Burritos. Noodles. Ice cream. Cocktails. Donuts. Popcorns. Wine. Pizza. Burgers. The Ball is a maze of gaudy tents and outdoor terraces, arranged so that I cannot tell where I am from the inside except relative to the other tents. The walls are decorated with tapestries and flowing fabrics, gently glowing lamps. There are three stages: the hippie-lovie-pillowy-karaoke stage, the cute-indie-guys-playing-surprisingly-good-guitar stage, and the this-is-what-i-expected-techno-slash-dj stage. We enjoy them all. We sway. The thrash. We jump. We hold hands and laugh. It’s only eleven thirty pm.
One tent is adorned with thousands of twinkling lights, which illuminate the glamorous masses of students dancing, flirting, chatting, sipping drinks, and generally letting down after three years of entertainment-less study. The men are dapper in black tie, the women luscious or sweet in flowing gowns. Within the first few minutes inside, when I congratulate most people I see on how good they look, it dawns on me how many students in college I actually know. This is a relief, because as a visiting student I used to feel isolated and apart from college life.
“Do you recognize where we are?” I ask a friend, but it’s no use. The quad that I walk around each morning (“Attention: Please Do Not Step on the Grass”) has been transformed. We grab some popcorn and hop inside the photo booth, then take a break in the fresh air before finding an all-you-can-eat-candy-bar. I almost expect Cinderella’s fairy godmother to pop along and tell me that I have forfeited my firstborn child in exchange for the party. I adjust my bow tie and quaff a cup of wine.
Two guys beg me for spare change.
“Come on, just give us thirty pence for a cider, yeah?” one man says.
“Can’t spare a few coins to help me get a bed tonight?” says another.
We are not supposed to give anyone money, just the coffee, tea, chocolate, and sandwiches which we carry in distinctive orange bags. I try to smile my way away but they are persistent.
“I don’t want a sandwich, I want thirty pence,” the first guy says.
Finally, another of the local bunch comes to my rescue. “Ah, lay off,” he says. They laugh and move along to another block. I wonder who I am to deny these guys thirty pence. The guy who came to my rescue claps me on the back.
“Don’t mind them,” he says. “They’re just being rude.”
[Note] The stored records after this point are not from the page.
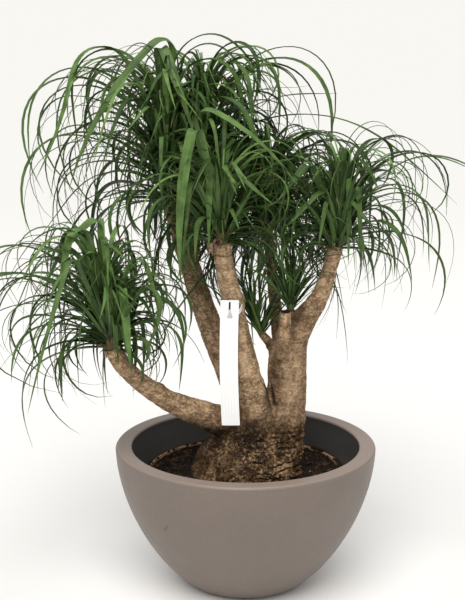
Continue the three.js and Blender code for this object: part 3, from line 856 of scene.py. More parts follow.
def stem_colour(paint, flecks, broad):
    """Tan and brown patches that lie across the stem, with pale and dark spots and faint streaks."""
    patches = paint.mottle(18.0, 4.2, flatten=1.6, roughness=0.7)
    spots = paint.mottle(5.0, 4.4, flatten=1.6, roughness=0.75)
    streak = paint.stored("streak")
    return paint.layers(
        STEM_BROWN,
        (paint.ramp(patches, 0.1, 0.9), STEM_TAN),
        (paint.ramp(broad, 0.45, 0.9, 0.0, 0.6), STEM_BROWN),
        (paint.ramp(patches, 0.6, 1.0, 0.0, 0.45), STEM_PALE),
        (paint.times(paint.stored("fair"), 0.55), STEM_PALE),
        (paint.ramp(streak, 0.55, 0.0, 0.0, 0.5), CORK_BROWN),
        (paint.ramp(streak, 0.7, 1.2, 0.0, 0.35), STEM_PALE),
        (paint.ramp(spots, 0.55, 1.0, 0.0, 0.7), STEM_PALE),
        (paint.ramp(spots, 0.36, 0.0, 0.0, 0.5), STEM_BROWN),
        (paint.ramp(flecks, 0.16, 0.0, 0.0, 0.3), BARK_DARK),
    )


def cork_colour(paint, flecks, broad):
    """Brown cork with clusters of pale flecks in some parts and of dark pits in others, with painted shade
    over the pits in the hollow under the label.
    """
    clouds = paint.mottle(9.0, 3.6, roughness=0.8)
    pale = paint.times(paint.ramp(flecks, 0.55, 0.9), paint.ramp(broad, 0.3, 0.75))
    # dark pits, painted darker as painted shade in the hollow under the label
    shaded_pits = paint.times(paint.ramp(flecks, 0.7, 0.35), paint.stored("pits_in_shade"))
    return paint.layers(
        CORK_BROWN,
        (paint.ramp(clouds, 0.2, 0.8), CORK_TAN),
        (paint.ramp(broad, 0.5, 0.1, 0.0, 0.5), CORK_BROWN),
        (paint.times(paint.stored("fair"), paint.ramp(flecks, 0.1, 0.7, 0.25, 0.85)), CORK_PALE),
        (paint.times(pale, 0.85), CORK_PALE),
        (paint.times(paint.ramp(flecks, 0.45, 0.1), paint.ramp(broad, 0.85, 0.35)), BARK_DARK),
        (paint.times(shaded_pits, 0.9), BARK_DARK),
    )


# %% Paint the bark
STUB_END = {"centre": (58.5, -41, 441), "reach": 13, "lowest": 439, "level": 0.75}


def corky_bark():
    paint = Material("corky_bark")
    broad = paint.mottle(32.0, 3.2)
    flecks = paint.mottle(5.0, 5.0, flatten=1.3, roughness=0.8)
    corky, stain_and_shade = paint.stored("corky"), paint.stored("stain_and_shade")
    patchy = paint.times(paint.ramp(flecks, 0.9, 0.5, 0.2, 1.0), corky)
    colour = paint.layers(
        stem_colour(paint, flecks, broad),
        (corky, cork_colour(paint, flecks, broad)),
        (paint.times(paint.stored("flank"), 0.45), CORK_BROWN),
        # painted shade, partly with dark bark: under the label, by the sprouts, near the fork and in the
        # groove
        (paint.times(stain_and_shade, 0.75), CORK_BROWN),
        (paint.times(stain_and_shade, patchy), BARK_DARK),
        # nearly black in the furrows and the groove: partly the bark's own dark cracks, partly painted
        # shade in them
        (paint.ramp(paint.stored("furrow"), 0.05, 0.75), BARK_DARK),
        (paint.stored("sawn"), BARK_DARK),
    )
    relief = paint.maths("ADD", paint.times(flecks, corky), paint.times(paint.grain(1.8), 0.6))
    return paint.finish(colour, paint.ramp(broad, 0.0, 1.0, 0.92, 0.74), relief, 1.3, specular=0.1)


places = points_of(trunk)
near_end = np.linalg.norm(places - np.array(STUB_END["centre"]), axis=1) < STUB_END["reach"]
level = read(trunk, "normal")[:, 2] > STUB_END["level"]
store(trunk, "sawn", near_end & level & (places[:, 2] > STUB_END["lowest"]))
dress(trunk, [corky_bark()])
settle(trunk, "trunk")

# %% [markdown]
# ## The peat
# The soil fills the grow pot and is heaped a little round the trunk. Its top is one net of
# points in rings, from the edge of the trunk's hollow out to the pot's wall, raised and lowered
# by noise. A net alone would look like felt, so loose crumbs, flakes of bark, fine roots and a
# few pale grains are strewn over it as real pieces, each sunk a little way in.

# %% Shape the peat
SOIL = {"top": 176, "mound": 6, "mound_radius": 95, "wall_radius": 147.4, "sides": 300, "rings": 62}
SOIL_FOOT = ((147.4, 161), (141.4, 153.5), (84.6, 27.8))  # radius and height, down inside the pot
FOOT = {"centre": (2, -6), "half_width": 88, "half_depth": 74, "bottom": 120, "widest": 178}
HOLLOW_GAP = 0.5
HOLLOW_HEIGHTS = (FOOT["bottom"] - HOLLOW_GAP, 135, 155, 168)


def ground_height(x, y):
    """The lie of the peat: heaped beside the trunk, with clods and a crumbly skin."""
    away = np.hypot(x, y)
    heap = SOIL["mound"] * (1 - smooth_step(away, SOIL["mound_radius"] - 25, SOIL["wall_radius"]))
    spots = np.stack([x, y, np.zeros_like(x)], axis=-1).reshape(-1, 3)
    clods = 2.0 * noise_at(spots, 26) + 1.1 * noise_at(spots, 9, shift=4.4) + 0.8 * noise_at(spots, 3.6)
    return SOIL["top"] + heap + clods.reshape(np.shape(x))


def oval(height, half_width, half_depth, centre=(0, 0)):
    flat = np.array(centre) + circle_of(SOIL["sides"]) * [half_width, half_depth]
    return np.column_stack([flat, np.full(len(flat), float(height))])


def hollow_ring(height):
    """The outline of the trunk's foot at that height, a little larger."""
    down = (FOOT["widest"] - height) / (FOOT["widest"] - FOOT["bottom"])
    share = math.sqrt(1 - 0.84 * np.clip(down, 0, 1) ** 2)
    wide, deep = FOOT["half_width"] * share + HOLLOW_GAP, FOOT["half_depth"] * share + HOLLOW_GAP
    return oval(height, wide, deep, FOOT["centre"])


def peat_skin():
    rings = [hollow_ring(height) for height in HOLLOW_HEIGHTS]
    inner = hollow_ring(SOIL["top"])
    outer = oval(SOIL["top"], SOIL["wall_radius"], SOIL["wall_radius"])
    for step in range(SOIL["rings"] + 1):
        ring = mix(inner, outer, step / SOIL["rings"])
        ring[:, 2] = ground_height(ring[:, 0], ring[:, 1])
        rings.append(ring)
    return skin(rings + [oval(height, radius, radius) for radius, height in SOIL_FOOT])


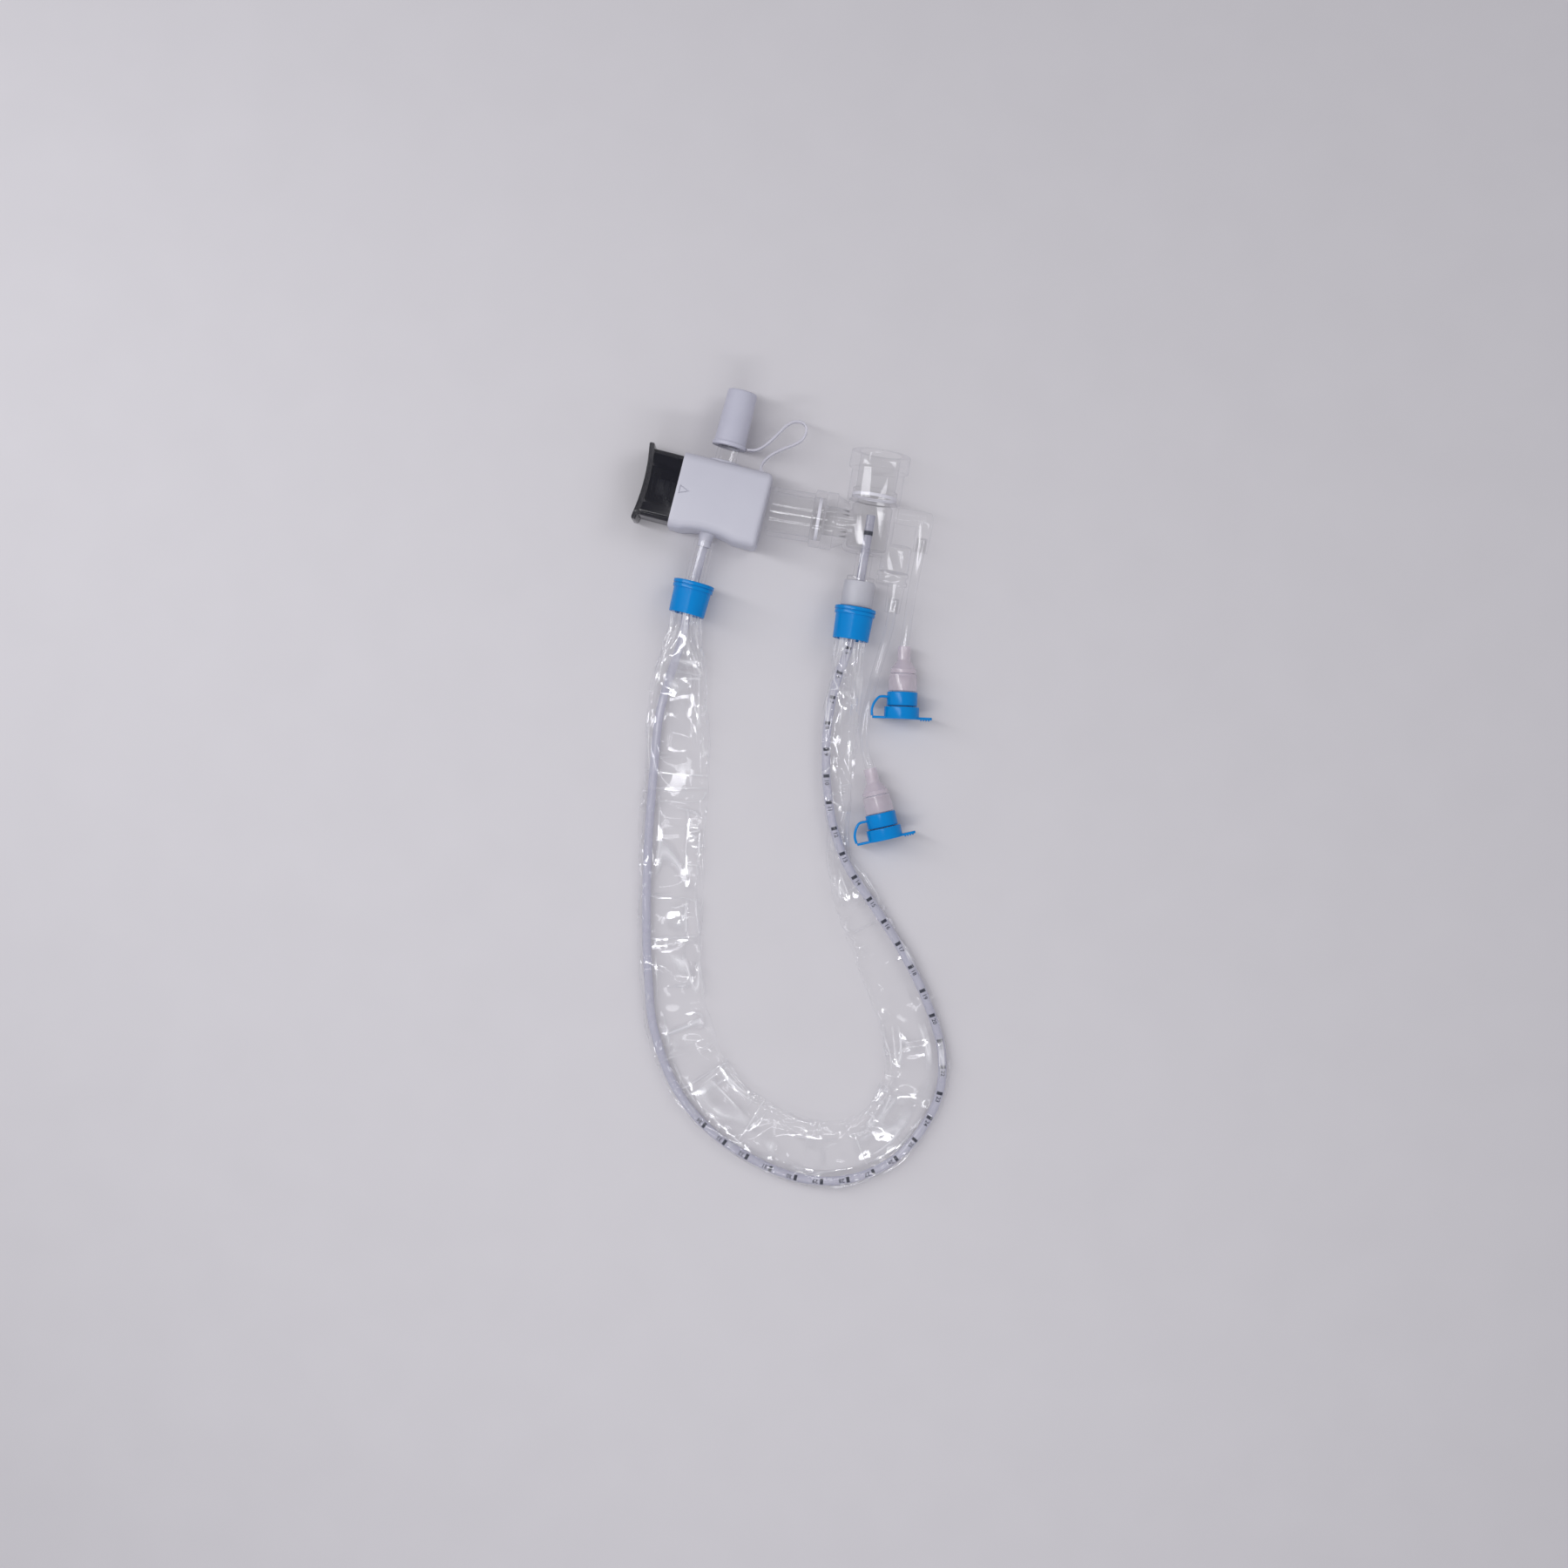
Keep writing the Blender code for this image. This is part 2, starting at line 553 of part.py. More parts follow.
def add_button(frame):
    skirt_width = HOUSING_WIDTH - 2 * SIDE_WALL - 2 * GAP
    skirt_height = HOUSING_HEIGHT - 2 * HOUSING_WALL - 2 * GAP
    corner = HOUSING_CORNER - HOUSING_WALL - GAP
    rings = []
    steps = 16
    for step in range(steps + 1):
        across = PAD_WIDTH / 2 * (2 * step / steps - 1)
        back = PAD_BACK_X - PAD_DISH * (2 * across / PAD_WIDTH) ** 2
        past = max(0.0, abs(across) - PAD_WIDTH / 2 + PAD_CORNER)
        up = PAD_HEIGHT / 2 - PAD_CORNER + math.sqrt(max(0.0, PAD_CORNER ** 2 - past ** 2))
        front = back - PAD_THICKNESS
        rings.append([(back, across, -up), (front + PAD_BEVEL, across, -up),
                      (front, across, PAD_BEVEL - up), (front, across, up - PAD_BEVEL),
                      (front + PAD_BEVEL, across, up), (back, across, up)])
    button = add_object("thumb_button", loft_mesh("thumb_button", rings),
                        smoke_plastic("button_smoke"), frame)
    skirt = add_guide("skirt_guide", prism_mesh(
        "skirt_guide", PAD_BACK_X - PAD_DISH, MOUTH_X + SKIRT_INSIDE, skirt_width, skirt_height,
        corner), frame)
    hollow = add_guide("skirt_hollow", prism_mesh(
        "skirt_hollow", PAD_BACK_X, MOUTH_X + SKIRT_INSIDE + MM, skirt_width - 2 * SKIRT_WALL,
        skirt_height - 2 * SKIRT_WALL, max(0.4 * MM, corner - SKIRT_WALL)), frame)
    combine(skirt, "DIFFERENCE", [hollow])
    parts = [skirt]
    for side in (-1, 1):
        web = prism_mesh("web_guide", PAD_BACK_X - PAD_THICKNESS / 2, PAD_BACK_X + WEB_LENGTH,
                         WEB_THICKNESS, skirt_height - SKIRT_WALL, 0.2 * MM)
        place = side * (BARREL_RADIUS + GAP + WEB_THICKNESS / 2)
        parts.append(add_guide("web_guide", web, frame, (0.0, place, 0.0)))
    bore = PISTON_ROD_RADIUS + GAP
    boss = turned_mesh("boss_guide", tube_outline(
        PAD_BACK_X - PAD_THICKNESS / 2, PAD_BACK_X + PISTON_BOSS_LENGTH, bore + PISTON_BOSS_WALL,
        bore), SMALL_SIDES)
    parts.append(add_guide("boss_guide", boss, frame))
    combine(button, "UNION", parts)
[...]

It embarrasses me that I see people like the ones I hang out with at Homeless Outreach every day, and barely ever talk to them. Usually I feel I don’t have time, or am too ashamed or feel awkward starting a conversation. The first time I went to Homeless Outreach I was afraid that no one would want to talk to us–why would they? But the people we meet, like Nigel, are consistently polite, welcoming, and grateful. I walk home feeling warm.
This is not to downplay these peoples’ hardships. No one wants to be homeless. No one wants to be hungry and cold and ignored. Of course I have no idea what it is really like. It is very hard on them mentally and physically. Most of our Homeless Outreach friends are in and out of temporary housing. Some of them are alcoholics, some are really unlucky, and are depressed. But most–and it took a while for me to regard this as common sense–are simply nice people who simply have nowhere to go.
“The police hassle us if we go into the parking structures,” Nigel explains. That’s why his group is in this particular location tonight. They’ll move on later, once a heater attached to a nearby gym is switched off. The group’s battered coats look sad against the puffing winter wind. Nigel laughs a small gurgling chuckle. Someone mentions that he recently returned from prison.
“What is prison like?” I ask. Nigel considers. Finally he says, “Peaceful.”